Oh! I see now! Oh well, not really, i'm a little confused. :laughing7:
If i understand well, with this configuration i should get the exact opposite of a normal Bisgby action (which is lowering the pitch i suppose), because the stop point is fixed on the body so every movement on the Bigsby lever should result in higher strings  tension/pitch right?
Would even that work or i'll end up breaking some stuff?


...Even though if you thing about it, i could make a system of springs going inside the body ferrules and pass the strings inside the springs with a little washer (the washer has to be smaller than the ferrule hole itself) at end of each hole to keep everything inside it except the string's ball end. That should give the vibrato some room to rotate and loosen the strings as the force over the springs gets lower, and viceversa, and then get back to normal tension.
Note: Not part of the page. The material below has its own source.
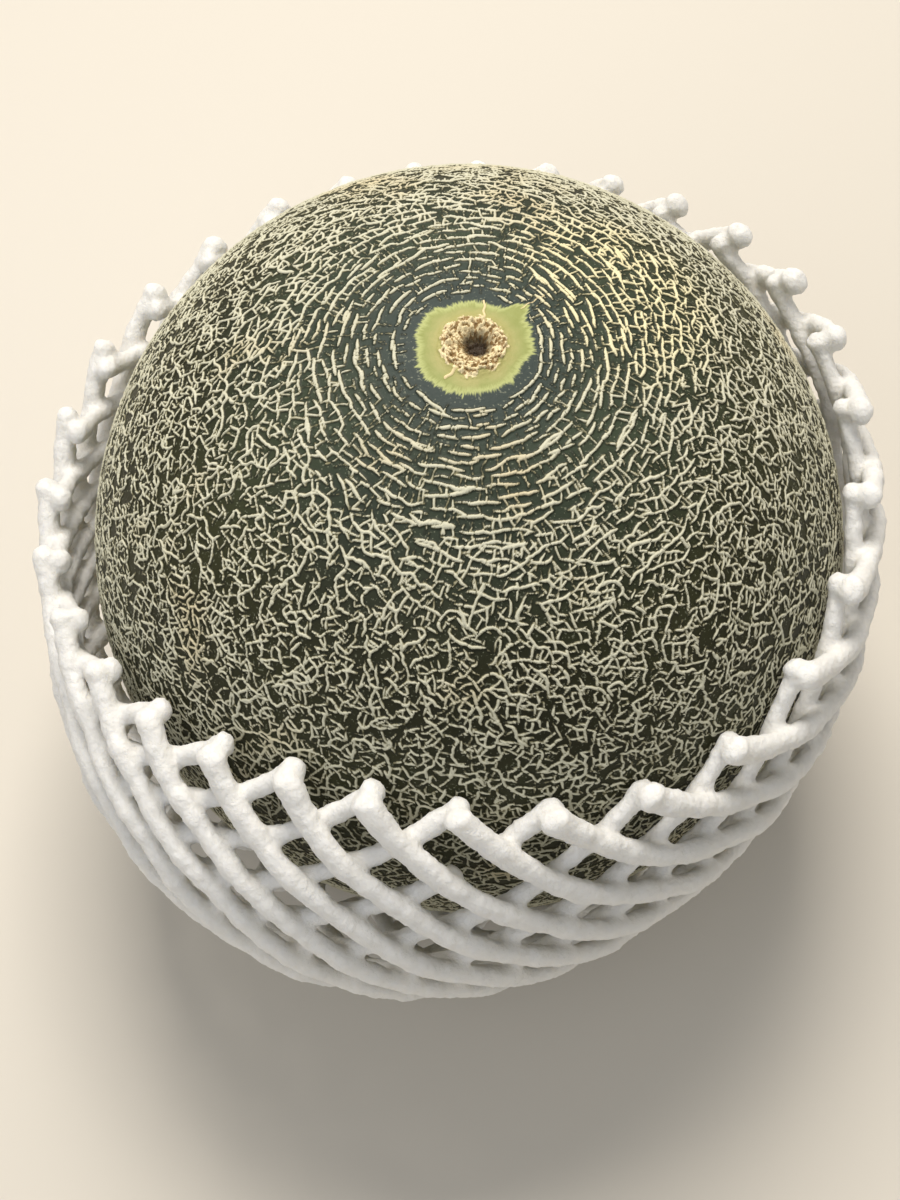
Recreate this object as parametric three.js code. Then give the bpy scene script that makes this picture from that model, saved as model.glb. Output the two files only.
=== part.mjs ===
// A netted melon, stem end up, in the white foam net that it is sold in.
// Millimetres, +Z up. The origin is the centre of the small flat spot that the melon stands on.
// The net is a sleeve of foam strands in two crossing sets, open above and below, that hugs the
// melon on one side and hangs slack on the other.
import * as THREE from 'three';

// Melon
const MELON_DIAMETER = 144;
const FLAT_SPOT_RADIUS = 12;
const SCAR_RING_RADIUS = 6.5;
const SCAR_RING_CREST_RADIUS = 4.8;
const SCAR_RING_RISE = 0.8;
const SCAR_HOLLOW_RADIUS = 3;
const SCAR_HOLLOW_FLOOR_RADIUS = 1.6;
const SCAR_HOLLOW_DEPTH = 2.5;
const MELON_SEGMENTS = 48;
const MELON_ARC_STEPS = 28;

// Foam net: sizes
const NET_GAP = 0.3;
const NET_THICKNESS = 6;
const STRAND_WIDTH = 4.1;
const STRAND_PAIRS = 30;
const CROSSING_ROWS = 16;
const TIP_LENGTH = 2;
// Where strands are pressed together, this share of the space between crossings is still foam.
const CLOSEST_FOAM_SHARE = 0.84;

// Foam net: its lie on the melon. Azimuths are in degrees from +X, seen from above.
const FIRST_STRAND_AZIMUTH = 348.3;
const SPREAD_ONE_SIDE = { angle: 9.2, azimuth: 309.5 };
const SPREAD_TWO_SIDES = { angle: 3.3, azimuth: 333 };
const RIM_LATITUDE = 14.9;
const RIM_TILT = { angle: 11.9, azimuth: 296 };
const RIM_TWO_WAVES = { angle: 2.6, azimuth: 229.5 };
const RIM_THREE_WAVES = { angle: 2.4, azimuth: 6 };
const RIM_FLARE = { height: 3.4, azimuth: 111.5 };
const SLACK = { height: 11.5, azimuth: 246, narrowness: 5.5 };
const BUNCHING = { share: 0.18, azimuth: 215, narrowness: 3 };

const melonRadius = MELON_DIAMETER / 2;
const centreHeight = Math.sqrt(melonRadius ** 2 - FLAT_SPOT_RADIUS ** 2);
const radians = THREE.MathUtils.degToRad;

// The height above the melon's centre of a point on the round skin at this distance from the axis.
function skinHeight(distance) {
  return Math.sqrt(melonRadius ** 2 - distance ** 2);
}

function makeMelon() {
  const ringEdge = centreHeight + skinHeight(SCAR_RING_RADIUS);
  const crest = centreHeight + skinHeight(SCAR_RING_CREST_RADIUS) + SCAR_RING_RISE;
  const lip = centreHeight + skinHeight(SCAR_HOLLOW_RADIUS);
  const arcStart = Math.asin(-centreHeight / melonRadius);
  const arcEnd = Math.acos(SCAR_RING_RADIUS / melonRadius);
  const profile = [new THREE.Vector2(0, 0)];
  for (let step = 0; step < MELON_ARC_STEPS; step += 1) {
    const latitude = THREE.MathUtils.lerp(arcStart, arcEnd, step / MELON_ARC_STEPS);
    const height = centreHeight + melonRadius * Math.sin(latitude);
    profile.push(new THREE.Vector2(melonRadius * Math.cos(latitude), step === 0 ? 0 : height));
  }
  profile.push(new THREE.Vector2(SCAR_RING_RADIUS, ringEdge));
  profile.push(new THREE.Vector2(SCAR_RING_CREST_RADIUS, crest));
  profile.push(new THREE.Vector2(SCAR_HOLLOW_RADIUS, lip));
  profile.push(new THREE.Vector2(SCAR_HOLLOW_FLOOR_RADIUS, lip - SCAR_HOLLOW_DEPTH));
  profile.push(new THREE.Vector2(0, lip - SCAR_HOLLOW_DEPTH));
  const geometry = new THREE.LatheGeometry(profile, MELON_SEGMENTS);
  geometry.rotateX(Math.PI / 2);
  const skin = new THREE.MeshStandardMaterial({ color: 0x5a6048, roughness: 0.62, metalness: 0 });
  const mesh = new THREE.Mesh(geometry, skin);
  mesh.name = 'melon';
  return mesh;
}

// A size that swings this many times round the melon: its swing, -1 to 1, at an azimuth in radians.
function swing(azimuth, wave, times = 1) {
  return Math.cos(times * (azimuth - radians(wave.azimuth)));
}

// Strands are spread further apart on some sides of the melon than on others.
function strandAzimuth(strand) {
  const even = radians(FIRST_STRAND_AZIMUTH) + (2 * Math.PI * strand) / STRAND_PAIRS;
  const oneSide = Math.sin(even - radians(SPREAD_ONE_SIDE.azimuth));
  const twoSides = Math.sin(2 * (even - radians(SPREAD_TWO_SIDES.azimuth)));
  return even + radians(SPREAD_ONE_SIDE.angle * oneSide + SPREAD_TWO_SIDES.angle * twoSides);
}

// The net ends below where its outer side comes down to the table.
function lowestLatitude() {
  return Math.asin(-centreHeight / (melonRadius + NET_GAP + NET_THICKNESS));
}

// The latitude of the net's rim on the melon.
function rimLatitude(azimuth) {
  const tilt = RIM_TILT.angle * swing(azimuth, RIM_TILT);
  const twoWaves = RIM_TWO_WAVES.angle * swing(azimuth, RIM_TWO_WAVES, 2);
  const threeWaves = RIM_THREE_WAVES.angle * swing(azimuth, RIM_THREE_WAVES, 3);
  return radians(RIM_LATITUDE + tilt + twoWaves + threeWaves);
}

// How far the net's inside stands off the skin, from the rim (fall 0) to the lower end (fall 1).
function standOff(azimuth, fall) {
  const side = ((1 + swing(azimuth, SLACK)) / 2) ** SLACK.narrowness;
  const hang = Math.sin(Math.PI * THREE.MathUtils.clamp(fall, 0, 1));
  const flare = RIM_FLARE.height * (1 + swing(azimuth, RIM_FLARE)) * (1 - fall) ** 2;
  return SLACK.height * side * hang + flare;
}

// How far down the melon a place in the net lies. On one side its upper rows are bunched together.
function wayDown(azimuth, fall) {
  const side = ((1 + swing(azimuth, BUNCHING)) / 2) ** BUNCHING.narrowness;
  const middle = Math.sin(Math.PI * THREE.MathUtils.clamp(fall, 0, 1)) ** 2;
  return fall - BUNCHING.share * side * middle;
}

// A point of the net: depth -1 is its inside, 0 the middle of the foam and 1 its outside.
function netPoint(strand, fall, depth) {
  const azimuth = strandAzimuth(strand);
  const down = wayDown(azimuth, fall);
  const latitude = THREE.MathUtils.lerp(rimLatitude(azimuth), lowestLatitude(), down);
  const outward = new THREE.Vector3().setFromSphericalCoords(1, Math.PI / 2 - latitude, azimuth);
  // three.js spherical coordinates stand on Y: x and y come from its z and x, and z from its y.
  outward.set(outward.z, outward.x, outward.y);
  const halfThickness = NET_THICKNESS / 2;
  const middle = melonRadius + NET_GAP + halfThickness + standOff(azimuth, fall);
  const point = outward.clone().multiplyScalar(middle);
  point.z = Math.max(point.z + centreHeight, halfThickness);
  return point.addScaledVector(outward, depth * halfThickness);
}

// The four corners of a crossing in the net's own coordinates: north is towards the rim.
function crossingCorners(column, row) {
  const strand = column + (row % 2) / 2;
  const rowFall = 1 / CROSSING_ROWS;
  const fall = row * rowFall;
  const here = netPoint(strand, fall, 0);
  const pitch = here.distanceTo(netPoint(strand + 1, fall, 0));
  const rowSpacing = here.distanceTo(netPoint(strand, fall + rowFall, 0));
  const slope = Math.atan2(rowSpacing, pitch / 2);
  const across = Math.min(STRAND_WIDTH / (2 * Math.sin(slope)) / pitch, CLOSEST_FOAM_SHARE / 2);
  const along = Math.min(STRAND_WIDTH / (2 * Math.cos(slope)) / rowSpacing, CLOSEST_FOAM_SHARE);
  const tip = row === 0 ? TIP_LENGTH / rowSpacing : 0;
  return {
    north: [strand, fall - (along + tip) * rowFall],
    west: [strand - across, fall],
    south: [strand, fall + along * rowFall],
    east: [strand + across, fall],
  };
}

function makeFoamNet() {
  const corners = ['north', 'west', 'south', 'east'];
  const outside = [];
  const inside = [];
  for (let row = 0; row < CROSSING_ROWS; row += 1) {
    for (let column = 0; column < STRAND_PAIRS; column += 1) {
      const crossing = crossingCorners(column, row);
      for (const corner of corners) {
        const [strand, fall] = crossing[corner];
        outside.push(netPoint(strand, fall, 1));
        inside.push(netPoint(strand, fall, -1));
      }
    }
  }
  const vertex = (column, row, corner) => {
    const wrapped = (column + STRAND_PAIRS) % STRAND_PAIRS;
    return (row * STRAND_PAIRS + wrapped) * corners.length + corners.indexOf(corner);
  };

  // The outer faces: a patch at each crossing, and a strand down to each side of it.
  const patches = [];
  for (let row = 0; row < CROSSING_ROWS; row += 1) {
    for (let column = 0; column < STRAND_PAIRS; column += 1) {
      patches.push(corners.map((corner) => vertex(column, row, corner)));
      if (row < CROSSING_ROWS - 1) {
        const right = column + (row % 2);
        const left = right - 1;
        patches.push([
          vertex(column, row, 'east'), vertex(column, row, 'south'),
          vertex(right, row + 1, 'west'), vertex(right, row + 1, 'north'),
        ]);
        patches.push([
          vertex(column, row, 'west'), vertex(left, row + 1, 'north'),
          vertex(left, row + 1, 'east'), vertex(column, row, 'south'),
        ]);
      }
    }
  }

  // The same faces inside, turned over, and a wall along every edge that only one face has.
  const count = outside.length;
  const triangles = [];
  const addQuad = (a, b, c, d) => triangles.push(a, b, c, a, c, d);
  const edges = new Set();
  for (const patch of patches) {
    addQuad(...patch);
    addQuad(...patch.map((index) => index + count).reverse());
    patch.forEach((from, place) => edges.add(`${from} ${patch[(place + 1) % patch.length]}`));
  }
  for (const edge of edges) {
    const [from, to] = edge.split(' ').map(Number);
    if (!edges.has(`${to} ${from}`)) {
      addQuad(to, from, from + count, to + count);
    }
  }

  const geometry = new THREE.BufferGeometry().setFromPoints([...outside, ...inside]);
  geometry.setIndex(triangles);
  geometry.computeVertexNormals();
  const foam = new THREE.MeshStandardMaterial({ color: 0xf1f0ec, roughness: 0.75, metalness: 0 });
  const mesh = new THREE.Mesh(geometry, foam);
  mesh.name = 'foam_net';
  return mesh;
}

const melonInNet = new THREE.Group();
melonInNet.add(makeMelon(), makeFoamNet());

export default melonInNet;
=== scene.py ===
# %% [markdown]
# # A netted melon in its foam fruit net
# A netted muskmelon stands stem end up in the white foam net it is sold in. This file makes
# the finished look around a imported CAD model: the model gives the sizes and places, and each
# cell below makes one piece or one finish and prints what it made. Lengths are in metres, as
# Blender has them, and MM turns millimetres into metres.

# %% Load the frame
import math

import bpy
import numpy as np
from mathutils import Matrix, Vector, noise
from mathutils.kdtree import KDTree

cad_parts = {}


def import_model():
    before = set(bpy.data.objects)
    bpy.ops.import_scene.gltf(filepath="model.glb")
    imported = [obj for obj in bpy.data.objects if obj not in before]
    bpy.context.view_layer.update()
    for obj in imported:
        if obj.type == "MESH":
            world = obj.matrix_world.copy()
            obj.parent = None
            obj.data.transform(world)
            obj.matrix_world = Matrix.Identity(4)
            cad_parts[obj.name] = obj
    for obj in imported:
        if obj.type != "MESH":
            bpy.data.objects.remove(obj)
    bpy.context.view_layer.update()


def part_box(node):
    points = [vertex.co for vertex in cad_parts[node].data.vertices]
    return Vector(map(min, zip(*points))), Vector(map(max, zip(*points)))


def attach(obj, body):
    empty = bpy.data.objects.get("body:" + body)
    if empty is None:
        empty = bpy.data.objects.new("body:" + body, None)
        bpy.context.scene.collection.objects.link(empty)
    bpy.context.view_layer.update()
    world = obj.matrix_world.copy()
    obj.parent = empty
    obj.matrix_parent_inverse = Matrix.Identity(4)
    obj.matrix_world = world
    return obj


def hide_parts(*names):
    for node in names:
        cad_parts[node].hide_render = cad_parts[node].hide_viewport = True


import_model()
MM = 0.001

# %% Sizes from the frame
melon_low, melon_high = (np.array(corner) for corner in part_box("melon"))
MELON_R = float(melon_high[0] - melon_low[0]) / 2
FLAT_SPOT_R = 12 * MM
# The flat spot is cut from a ball, so the ball's middle stands a little lower than its radius.
CENTRE_Z = math.sqrt(MELON_R**2 - FLAT_SPOT_R**2)
CENTRE = np.array([0, 0, CENTRE_Z])
print(f"melon {2000 * MELON_R:.1f} mm across, centre {1000 * CENTRE_Z:.1f} mm above the table")

# %% [markdown]
# ## Helpers
# Paint charts give colours as sRGB hex values, but shaders work with linear light, so one
# function turns one into the other. Another adds a shader node with its settings and links,
# which keeps every material below short enough to read. The rest are the few moves that the
# materials are made of: a soft step, one colour over another, a sum, and fine noise in space.

# %% Colour and node helpers
def linear(hex_colour):
    """An sRGB hex colour such as "#e8e4dc" as the linear RGBA that shaders take."""
    channels = [int(hex_colour[place : place + 2], 16) / 255 for place in (1, 3, 5)]
    return [c / 12.92 if c <= 0.04045 else ((c + 0.055) / 1.055) ** 2.4 for c in channels] + [1.0]


def add_node(tree, kind, settings=None, **inputs):
    """
    A shader node: settings are its own properties, inputs are values or other nodes' sockets.
    An input is called by its name, with _ for a space, or by its number, such as _0.
    """
    node = tree.nodes.new("ShaderNode" + kind)
    for name, value in (settings or {}).items():
        setattr(node, name, value)
    for name, value in inputs.items():
        key = int(name[1:]) if name[0] == "_" else name.replace("_", " ")
        if isinstance(value, bpy.types.NodeSocket):
            tree.links.new(value, node.inputs[key])
        else:
            node.inputs[key].default_value = value
    return node


def new_material(name):
    """An empty node material and its output node."""
    material = bpy.data.materials.new(name)
    material.use_nodes = True
    material.node_tree.nodes.clear()
    output = add_node(material.node_tree, "OutputMaterial")
    return material, material.node_tree, output


def blend_ramp(tree, value, low, high):
    """0 at low, 1 at high, and a soft step between them."""
    soft = {"interpolation_type": "SMOOTHSTEP"}
    return add_node(tree, "MapRange", soft, Value=value, From_Min=low, From_Max=high).outputs[0]


def mix_colours(tree, share, below, above):
    """One colour laid over another: share 0 shows below and 1 shows above."""
    node = add_node(tree, "Mix", {"data_type": "RGBA"}, _0=share)
    for socket, colour in ((node.inputs[6], below), (node.inputs[7], above)):
        if isinstance(colour, bpy.types.NodeSocket):
            tree.links.new(colour, socket)
        else:
            socket.default_value = linear(colour)
    return node.outputs[2]


def calculate(tree, operation, *values):
    """A Math node on numbers or sockets."""
    inputs = {f"_{place}": value for place, value in enumerate(values)}
    return add_node(tree, "Math", {"operation": operation}, **inputs).outputs[0]


def attribute(tree, name):
    """A number that the mesh carries at each corner."""
    return add_node(tree, "Attribute", {"attribute_name": name}).outputs["Fac"]


def speckle(tree, place, scale, detail=2.0, roughness=0.5):
    """Fine noise in space, its scale in waves per metre."""
    noise_inputs = {"Scale": scale, "Detail": detail, "Roughness": roughness}
    return add_node(tree, "TexNoise", Vector=place, **noise_inputs).outputs[0]


# %% [markdown]
# ## Camera, table and light
# The melon is seen from high in front, as when it stands on a table and we look down at it.
# A 60 mm lens a little way off gives natural proportions. The table is a plain pale plane, and
# one large soft lamp high at the back does most of the work, so that the shadow falls forward
# and the relief of the netting shows.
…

It should take a little of trial and error to calibrate it, but maybe it will work.
What do you think about it?
 
If you thread the strings through the body and then through front side of the rear spool of the Bigsby, up and around the back of it, under the front spool and then up over the bridge to the tuners, the vibrato would work. But, when you manipulate the vibrato arm you're going to work harden the strings at the bend points and they'll break in no time flat. I'd be surprised if they lasted one tune. And speaking of tuning, it's unlikely the thing would hold a tune at all, which is already a sore spot with that bridge.

As for your suggestion, I can't see that working at all.

If you want a vibrato on a Tele, the thing to use is either a Wilkinson VS-100...

WT1C_kit_t.jpg

... or a Schaller 5250-010...

47___VC_Tremolo_Vintage.jpg

... or, a Fender American Standard...

FAST1C_kit_t.jpg

The Schaller part is arguably the best of the lot, but good luck finding one. Also, in all cases, you're going to need some serious routing work done.

 
Cagey said:
If you thread the strings through the body and then through front side of the rear spool of the Bigsby, up and around the back of it, under the front spool and then up over the bridge to the tuners, the vibrato would work. But, when you manipulate the vibrato arm you're going to work harden the strings at the bend points and they'll break in no time flat. I'd be surprised if they lasted one tune. And speaking of tuning, it's unlikely the thing would hold a tune at all, which is already a sore spot with that bridge.

As for your suggestion, I can't see that working at all.

If you want a vibrato on a Tele, the thing to use is either a Wilkinson VS-100...

WT1C_kit_t.jpg

... or a Schaller 5250-010...

47___VC_Tremolo_Vintage.jpg

... or, a Fender American Standard...

FAST1C_kit_t.jpg

The Schaller part is arguably the best of the lot, but good luck finding one. Also, in all cases, you're going to need some serious routing work done.
Thanks for the suggestions Cagey, but if i wanted a guitar with a stratoid tremolo i would have upgraded my old squier stratocaster instead of selling it  :)
If the Bigsby won't work then i'll just keep it with a normal ashtray. It's gonna be a budget guitar after all.
But just for curiosity's sake, could anybody that has a Tele with Bigsby please see if a new, uncut high e manages to get to its tuning key on the headstock?
 
Don said:
...just for curiosity's sake, could anybody that has a Tele with Bigsby please see if a new, uncut high e manages to get to its tuning key on the headstock?

Do you think if anybody had a Tele with a Bigsby where a standard string was too short to install, that it would still have a Bigsby?

Here's a couple hundred examples of Teles with Bigsbys, if you're curious about their existence. Rest assured, it's been done a number of times.

I would strongly suggest you use locking tuners and a graphtech or LSR nut. Bigsbys need all the help they can get to stay in tune.